Like snow, sleet and rain, emotions show up. Many float through our lives and move on, sometimes barely noticed. Others persist. Indeed, we can encourage them to move in, offer them food and shelter, and make them part of our personal journey. Good examples of this are disappointment and resentment.
I have a list of emotions that seem to me to have little redemptive value, and hence I work to ensure they do not move in with me. Near the top of the list are shame, guilt and regret. Feeling them is rarely enjoyable; prolonging the experience seems fruitless, though I have known others who have wanted me to get trapped in their mire.
I have just presented a bit of my mental mapping about emotions. I did this to create context for my reflections on regret. When I first recognized I wanted to write a posting on regret, it seemed a simple enterprise. Yet as I proceeded it became complex. I knew I did not permit regret to move in; I had less insight about why this was true.
From very early in my life, I have been surrounded by music, varied and plentiful. For me it has been a source of enjoyment and pleasure. And music creates memories. No significant event in my life exists without a musical sound track. Looking in the rear-view mirror, in my 80th year, I find the memories and the sound tracks often emerge into my consciousness together. I was surprised then, to discover I had begun to remember a specific song without a link to a specific memory. It was the song “What I Did for Love”.
I ignored this memory of a song, then noticed it kept recurring. I gave up and listened to the song on my phone a few times. Still the curiosity and obsession. So, I Googled and copied the lyrics to study them. The song itself is from “A Chorus Line” which I liked as a creative presentation of the dreams of young people. And I did love this song, in the movie and simply as music I enjoyed. I set out to study the lyrics, and of course found “…But I can’t regret what I did for love”.
I continued my lyric search: “Kiss today goodbye and point me toward tomorrow”. I spent a while trying to convince myself that my fixation on this song was related to my plans to move. Nope! It was about regret. “Won’t forget, can’t regret what I did for love”. I went back to my insistence on the absence of regret as a co-resident in my consciousness. I knew I have always been invested in not wasting life energy on regret. Here, however, was a modifier: “What I Did for Love”; the refusal to regret decisions made from the heart.
And realized that for me this was the most important part of understanding regret. It was not what one does or fails to do, but the reasons for the decisions made. Feeling a bit playful, I tried some alternate titles: What I Did for Greed, What I Did for Revenge, What I Did for Self-Aggrandizement. Clarity emerges. What I do for love, no matter how troublesome or difficult the outcomes, never evokes regret. I may wish I had been wiser, or more committed to self-care, or more courageous, but I do not regret the actions taken from a place of love. There are no assurances with love, so regret makes little sense, no matter what the outcomes.

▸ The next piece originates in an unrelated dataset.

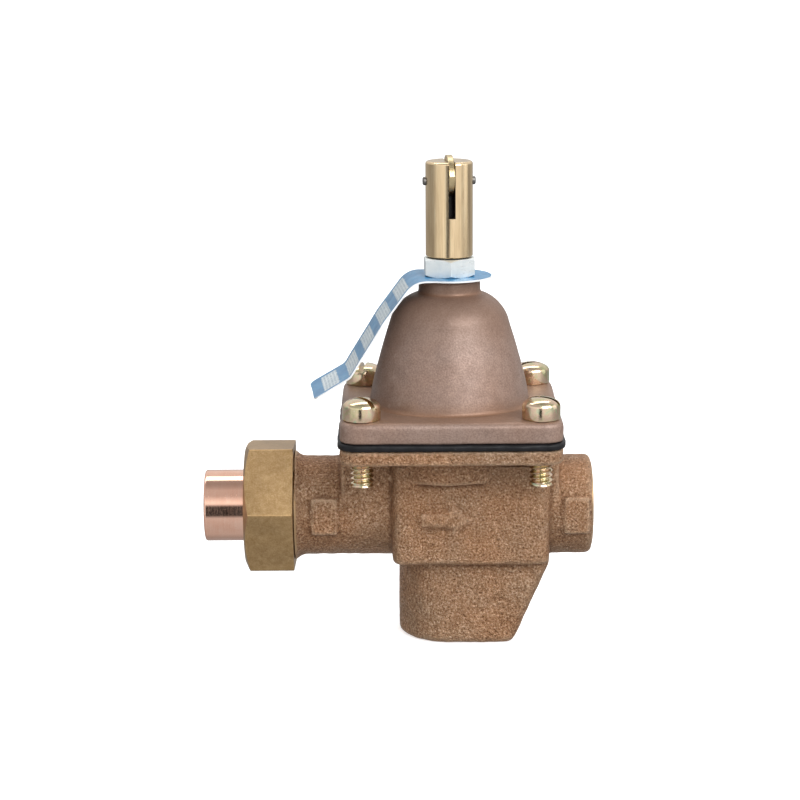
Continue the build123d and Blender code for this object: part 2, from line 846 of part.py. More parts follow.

I also realized that many times What I Did for Love had very disturbing outcomes. The list here is long and varied. And I realized, concurrently, that despite these outcomes, I did not regret acting on the love itself. It seems to me the greater threat would be to experience an invitation to love and find it too scary or dangerous or unsure to act on: here regret may seem quite appropriate. Then the emotion of regret emerges. Yet even here it seems giving it food and shelter is unwise: feel the remorse, study the cause, learn, and move on.
I realized that perhaps fear explains regret more than we realize: if we are fearful, we fail to act, and then regret choices made out of fear. It often is experienced as having not done something. I often find that for me only love is a larger force than the paralyzing impact of fear. Perhaps the challenge is really not distancing from regret so much as engaging in loving relationships. Perhaps the way to prevent regret is actually courage.
Recalling that you only can laugh at what you no longer fear, I began amusing myself with the circuitous route to this blog posting. I concluded that my belief that regret had little redemptive value was a belief contingent on my intentions. What I Did for Love was never evocative of regret, and I want to sustain that conviction. I owe Marvin Hamlisch a “Thank You“ note.
“Tribe follows tribe, and nation follows nation, like the waves of the sea. It is the order of nature, and regret is useless.”